"Steve Holden" <[EMAIL PROTECTED]> wrote in message 
news:[EMAIL PROTECTED]
| Micah Cowan wrote:
| > "Jerry Hill" <[EMAIL PROTECTED]> writes:
| >
| >> On Fri, Feb 29, 2008 at 10:01 PM, Ken Pu <[EMAIL PROTECTED]> 
wrote:
| >>>  Is there a way for me keep the iterating variable in list
| >>>  comprehension local to the list comprehension?

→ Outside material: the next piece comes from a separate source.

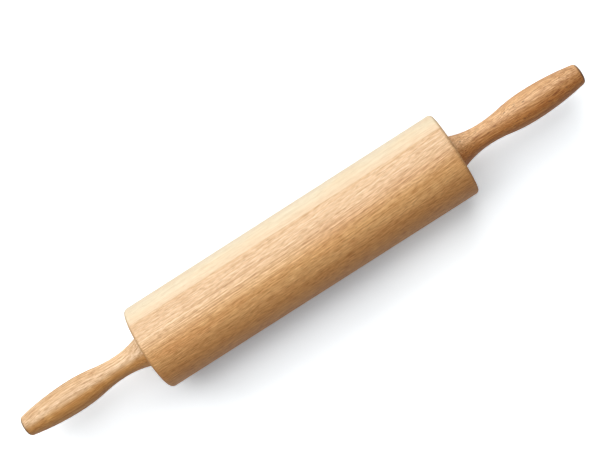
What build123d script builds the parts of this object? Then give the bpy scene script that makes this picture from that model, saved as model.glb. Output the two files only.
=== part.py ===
from build123d import *
import os
from math import cos, radians, sin, tan

os.makedirs("parts", exist_ok=True)

# A wooden rolling pin whose barrel turns on ball bearings between two fixed grips.
# X runs along the pin towards the right grip, Z points up from the table, and the origin is
# the middle of the barrel on its turning axis. All sizes are in millimetres and degrees.

# Barrel: one blank glued from two boards, turned round and bored from end to end
barrel_length = 250.0
barrel_diameter = 63.0
rim_round = 3.0
barrel_bore_diameter = 16.0
glue_line_angle = 39.6  # from straight up, towards +Y

# Ball bearings, one let into each end of the barrel
bearing_outer_diameter = 22.0
bearing_bore_diameter = 8.0
bearing_recess = 1.5
ball_count = 7
# The bearing's width, its balls, the rings behind their lands and the wall outside a shield, as
# shares of the height between the bearing's bore and its outside
bearing_width_share = 1.0
ball_share = 0.567
race_wall_share = 0.293
shield_seat_wall_share = 0.2
shield_thickness = 0.3
shield_inset = 0.3
race_gap = 0.05
cage_gap = 0.3
cage_rail = 0.35
pocket_gap = 0.12
bearing_chamfer = 0.3

# Axle rod, with a thread at each end and a groove for a retaining clip behind each bearing
thread_diameter = 6.0
thread_length = 14.0
thread_end_chamfer = 0.6
shoulder_set_back = 0.2
clip_groove_depth = 0.2
clip_groove_width = 0.9

# Retaining clips
clip_thickness = 0.8
clip_band = 1.7
clip_mouth = 2.0
clip_lug_diameter = 2.6
clip_lug_hole_diameter = 1.1

# Spacer washers between the bearings and the grips
washer_wall = 1.9
washer_chamfer = 0.3
grip_gap = 0.6

# Threaded inserts in the grips
insert_length = 15.0
insert_wall = 1.5
insert_barb_depth = 0.4
insert_barb_count = 5
insert_land = 2.5
insert_slot_width = 1.2
insert_slot_depth = 1.5
insert_mouth_chamfer = 0.4
insert_hole_spare = 2.0
drill_point_angle = 118.0

# Grips: flared at the base, drawn in to a neck, swelling to the palm and tapering to the end
grip_length = 100.8
grip_base_diameter = 25.0
neck_diameter = 16.2
neck_place = 23.0
palm_diameter = 22.8
palm_place = 60.0
neck_sweep_share = 0.43
nose_diameter = 15.0
nose_crown = 1.3
nose_round = 3.0
grip_base_round = 0.4

# Clearances between mating pieces, and how far a cut runs past what it cuts
press_gap = 0.02
thread_gap = 0.05
washer_gap = 0.1
overrun = 1.0

# Places along X on the right-hand side, worked out from the sizes above
bearing_height = (bearing_outer_diameter - bearing_bore_diameter) / 2
bearing_width = bearing_height * bearing_width_share
barrel_half = barrel_length / 2
bearing_outer_face = barrel_half - bearing_recess
bearing_inner_face = bearing_outer_face - bearing_width
bearing_middle = (bearing_outer_face + bearing_inner_face) / 2
grip_base = barrel_half + grip_gap
rod_shoulder = grip_base - shoulder_set_back
rod_end = rod_shoulder + thread_length

# Radii shared by several pieces
barrel_radius = barrel_diameter / 2
bearing_radius = bearing_outer_diameter / 2
seat_radius = bearing_radius + press_gap
rod_radius = bearing_bore_diameter / 2 - press_gap
thread_radius = thread_diameter / 2
groove_radius = rod_radius - clip_groove_depth
ball_radius = bearing_height * ball_share / 2
ball_circle_radius = (bearing_outer_diameter + bearing_bore_diameter) / 4
inner_land_radius = bearing_bore_diameter / 2 + bearing_height * race_wall_share
outer_land_radius = bearing_radius - bearing_height * race_wall_share
shield_radius = bearing_radius - bearing_height * shield_seat_wall_share
barb_radius = thread_radius + insert_wall
insert_root_radius = barb_radius - insert_barb_depth


def turned(points):
    """The solid that a closed outline of (place along X, radius) points makes when it is turned about X."""
    return revolve(make_face(Polyline(*points, close=True)), Axis.X)


def ring(start, end, inner, outer, chamfer=0):
    """A turned ring from start to end along X, with all four edges chamfered alike."""
    if not chamfer:
        return turned([(start, inner), (end, inner), (end, outer), (start, outer)])
    outline = [
        (start + chamfer, inner),
        (end - chamfer, inner),
        (end, inner + chamfer),
        (end, outer - chamfer),
        (end - chamfer, outer),
        (start + chamfer, outer),
        (start, outer - chamfer),
        (start, inner + chamfer),
    ]
    return turned(outline)


def round_edges_at(solid, place, radius, round_radius):
    """The solid with its whole circular edge at this place and radius rounded."""
    circles = solid.edges().filter_by(lambda edge: edge.is_closed)
    return fillet(circles.sort_by_distance((place, radius, 0))[0], round_radius)


def barrel():
    """The whole barrel: round outside, with a through bore and a bearing seat in each end."""
    bore = barrel_bore_diameter / 2
    half = [
        (bearing_inner_face, bore),
        (bearing_inner_face, seat_radius),
        (barrel_half, seat_radius),
        (barrel_half, barrel_radius),
    ]
    mirrored = [(-place, radius) for place, radius in reversed(half)]
    blank = turned(half + mirrored)
    for place in (-barrel_half, barrel_half):
        blank = round_edges_at(blank, place, barrel_radius, rim_round)
    return blank


def barrel_staves():
    """The barrel's two boards, which meet on a glue line through the turning axis."""
    slant = radians(glue_line_angle)
    glue_plane = Plane(origin=(0, 0, 0), x_dir=(1, 0, 0), z_dir=(0, cos(slant), -sin(slant)))
    whole = barrel()
    return {
        "barrel_stave_tan": split(whole, bisect_by=glue_plane, keep=Keep.BOTTOM),
        "barrel_stave_pale": split(whole, bisect_by=glue_plane, keep=Keep.TOP),
    }


def axle_rod():
    """The steel rod that both grips are screwed to."""
    half = [
        (bearing_inner_face - clip_groove_width, rod_radius),
        (bearing_inner_face - clip_groove_width, groove_radius),
        (bearing_inner_face, groove_radius),
        (bearing_inner_face, rod_radius),
        (rod_shoulder, rod_radius),
        (rod_shoulder, thread_radius),
        (rod_end - thread_end_chamfer, thread_radius),
        (rod_end, thread_radius - thread_end_chamfer),
        (rod_end, 0),
    ]
    mirrored = [(-place, radius) for place, radius in reversed(half)]
    return turned(mirrored + half)


def bearing_outer_ring():
    """The ring pressed into the barrel, with a ball groove and a step for a shield on each side."""
    half = bearing_width / 2
    step = half - shield_inset - shield_thickness
    side = [
        (step, outer_land_radius),
        (step, shield_radius),
        (half, shield_radius),
        (half, bearing_radius - bearing_chamfer),
        (half - bearing_chamfer, bearing_radius),
    ]
    mirrored = [(-place, radius) for place, radius in reversed(side)]
    return Pos(bearing_middle, 0, 0) * turned(side + mirrored) - ball_groove()


def bearing_inner_ring():
    """The ring on the rod, with a ball groove round its outside."""
    blank = ring(
        bearing_inner_face,
        bearing_outer_face,
        bearing_bore_diameter / 2,
        inner_land_radius,
        bearing_chamfer,
    )
    return blank - ball_groove()


def ball_groove():
    """The ring of space that the balls run in."""
    return Pos(bearing_middle, 0, 0) * Rot(0, 90, 0) * Torus(ball_circle_radius, ball_radius + race_gap)


def on_ball_circle(shape):
    """Copies of a shape at each ball's place, with the shape's Z axis pointing away from the rod."""
    out = Pos(0, 0, ball_circle_radius)
    turns = [360 * index / ball_count for index in range(ball_count)]
    return [Pos(bearing_middle, 0, 0) * Rot(turn, 0, 0) * out * shape for turn in turns]


def bearing_balls():
    """The loose balls of one bearing, each its own solid."""
    return Compound(children=on_ball_circle(Sphere(ball_radius)))


def bearing_cage():
    """The ring that keeps the balls apart, with a pocket drilled through it for each ball."""
    pocket_radius = ball_radius + pocket_gap
    blank = ring(
        bearing_middle - pocket_radius - cage_rail,
        bearing_middle + pocket_radius + cage_rail,
        inner_land_radius + cage_gap,
        outer_land_radius - cage_gap,
    )
    pocket_depth = outer_land_radius - inner_land_radius + overrun
    return blank - on_ball_circle(Cylinder(pocket_radius, pocket_depth))


def bearing_shield(way):
    """A thin disc that closes one side of the bearing: way is -1 for the side inside the barrel, else 1."""
    far = bearing_width / 2 - shield_inset
    near = far - shield_thickness
    start, end = sorted((bearing_middle + way * near, bearing_middle + way * far))
    return ring(start, end, inner_land_radius + cage_gap, shield_radius - press_gap)


def retaining_clip():
    """The open clip in the rod's groove, with a lug and a plier hole on each side of its mouth."""
    inner = groove_radius + press_gap
    outer = groove_radius + clip_band
    lug_radius = clip_lug_diameter / 2
    lug_across = clip_mouth / 2 + lug_radius
    lug_up = (outer**2 - lug_across**2) ** 0.5
    lug_places = [(-lug_across, lug_up), (lug_across, lug_up)]
    outline = Circle(outer)
    for across, up in lug_places:
        outline += Pos(across, up) * Circle(lug_radius)
    mouth_height = outer + lug_radius
    outline -= Circle(inner)
    outline -= Pos(0, mouth_height / 2) * Rectangle(clip_mouth, mouth_height)
    for across, up in lug_places:
        outline -= Pos(across, up) * Circle(clip_lug_hole_diameter / 2)
    start = bearing_inner_face - clip_thickness
    return extrude(Plane.YZ.offset(start) * outline, clip_thickness)


def spacer_washer():
    """The washer that keeps the grip's base just clear of the barrel's end."""
    bore = bearing_bore_diameter / 2 + washer_gap
    return ring(bearing_outer_face, grip_base, bore, bore + washer_wall, washer_chamfer)


def grip_insert():
    """The threaded sleeve driven into the grip: barbed outside, with a slot across its face."""
    bore = thread_radius + thread_gap
    start = grip_base
    end = start + insert_length
    barb_pitch = (insert_length - insert_land) / insert_barb_count
    outline = [(start + insert_mouth_chamfer, bore), (start, bore + insert_mouth_chamfer)]
    outline += [(start, barb_radius)]
    for index in range(insert_barb_count):
        barb_start = start + insert_land + index * barb_pitch
        outline += [(barb_start, barb_radius), (barb_start + barb_pitch, insert_root_radius)]
    outline += [(end, bore)]
    slot = Box(2 * insert_slot_depth, 2 * barb_radius + overrun, insert_slot_width)
    return turned(outline) - Pos(start, 0, 0) * slot


def grip():
    """One grip, from its flared base to its crowned end, with a blind hole for the insert."""
    base_point = (grip_base, grip_base_diameter / 2)
    neck_point = (grip_base + neck_place, neck_diameter / 2)
    palm_point = (grip_base + palm_place, palm_diameter / 2)
    nose_point = (grip_base + grip_length - nose_crown, nose_diameter / 2)
    end_point = (grip_base + grip_length, 0)
    sweep_point = tuple(
        neck + neck_sweep_share * (palm - neck) for neck, palm in zip(neck_point, palm_point)
    )
    hole_radius = barb_radius + press_gap
    hole_end = grip_base + insert_length + insert_hole_spare
    drill_tip = hole_end + hole_radius / tan(radians(drill_point_angle / 2))
    outline = [
        Polyline((drill_tip, 0), (hole_end, hole_radius), (grip_base, hole_radius), base_point),
        TangentArc(neck_point, base_point, tangent=(-1, 0)),
        TangentArc(neck_point, sweep_point, tangent=(1, 0)),
        TangentArc(palm_point, sweep_point, tangent=(-1, 0)),
        TangentArc(palm_point, nose_point, tangent=(1, 0)),
        TangentArc(end_point, nose_point, tangent=(0, 1)),
        Line(end_point, (drill_tip, 0)),
    ]
    blank = revolve(make_face(outline), Axis.X)
    blank = round_edges_at(blank, *nose_point, nose_round)
    return round_edges_at(blank, *base_point, grip_base_round)


def one_side():
    """Every piece that each end of the pin has, made at the right-hand end."""
    return {
        "grip": grip(),
        "grip_insert": grip_insert(),
        "spacer_washer": spacer_washer(),
        "retaining_clip": retaining_clip(),
        "bearing_outer_ring": bearing_outer_ring(),
        "bearing_inner_ring": bearing_inner_ring(),
        "bearing_balls": bearing_balls(),
        "bearing_cage": bearing_cage(),
        "bearing_outer_shield": bearing_shield(1),
        "bearing_inner_shield": bearing_shield(-1),
    }


pieces = {**barrel_staves(), "axle_rod": axle_rod()}
for name, shape in one_side().items():
    pieces[name + "_right"] = shape
    pieces[name + "_left"] = mirror(shape, about=Plane.YZ)

for name, shape in pieces.items():
    export_step(shape, f"parts/{name}.step")
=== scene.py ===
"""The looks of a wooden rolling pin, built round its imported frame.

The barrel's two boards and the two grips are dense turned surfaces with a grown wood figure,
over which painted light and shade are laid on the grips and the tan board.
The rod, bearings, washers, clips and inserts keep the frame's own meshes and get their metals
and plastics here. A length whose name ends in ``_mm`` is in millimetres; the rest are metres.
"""
import logging
import math
from dataclasses import dataclass
from enum import Enum

import bpy
import numpy as np
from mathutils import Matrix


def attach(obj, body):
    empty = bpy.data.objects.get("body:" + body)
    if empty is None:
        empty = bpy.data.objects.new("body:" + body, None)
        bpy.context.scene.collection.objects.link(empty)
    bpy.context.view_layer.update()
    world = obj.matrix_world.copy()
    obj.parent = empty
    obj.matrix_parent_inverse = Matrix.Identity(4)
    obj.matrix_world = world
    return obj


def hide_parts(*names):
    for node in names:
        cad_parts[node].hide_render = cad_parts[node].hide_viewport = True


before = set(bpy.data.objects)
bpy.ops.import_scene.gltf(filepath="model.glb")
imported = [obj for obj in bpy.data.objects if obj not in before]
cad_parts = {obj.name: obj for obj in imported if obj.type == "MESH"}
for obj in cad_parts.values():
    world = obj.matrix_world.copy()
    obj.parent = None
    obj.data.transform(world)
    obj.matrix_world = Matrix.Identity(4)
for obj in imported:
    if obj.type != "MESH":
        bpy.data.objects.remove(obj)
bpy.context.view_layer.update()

MM = 0.001
SMOOTH_ANGLE = math.radians(32)
LOG = logging.getLogger("rolling_pin")

Colour = tuple[float, float, float]
Point = tuple[float, float]
Reach = tuple[float, float, float, float]


class Side(Enum):
    """The pin's two ends, with the way that each points along X."""

    LEFT = -1
    RIGHT = 1

    @property
    def word(self) -> str:
        """The side's name as it stands in node names."""
        return self.name.lower()


class Body(Enum):
    """The frame's bodies that a new piece can ride on."""

    BARREL = "barrel"
    AXLE = "axle"


# Shader values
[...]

| >> Kind of.  You can use a generator expression instead of a list
| >> comprehension, and those don't leak their internal variables into the
| >> enclosing scope:
| >
| > Whoa, that's cool. I didn't even think to try that, just assuming it
| > would do the same.
| >
| > Though now that I think about it, I don't see how it possibly could,
| > since it just evaluates to an object that you could pass around, and
| > return, using it the same way elsewhere.
| >
| Well, the fact that the bound variable in the list comprehension does
| indeed remain outside the construct is simply the result of an
| over-zealous wish to emulate for loop semantics. The original reasoning,
| IIRC, as that since a for loop left its bound variable at the last used
| value, so should a list comprehension.
|
| This was quickly recognized as a mistake, but unfortunately not quickly
| enough. As it was felt that some people might already have relied on
| that behavior, it was retained in the interests of preserving backwards
| compatibility.

But it will not be retained in 3.0, as I understand it.
So best to not exploit the deprecated behavior.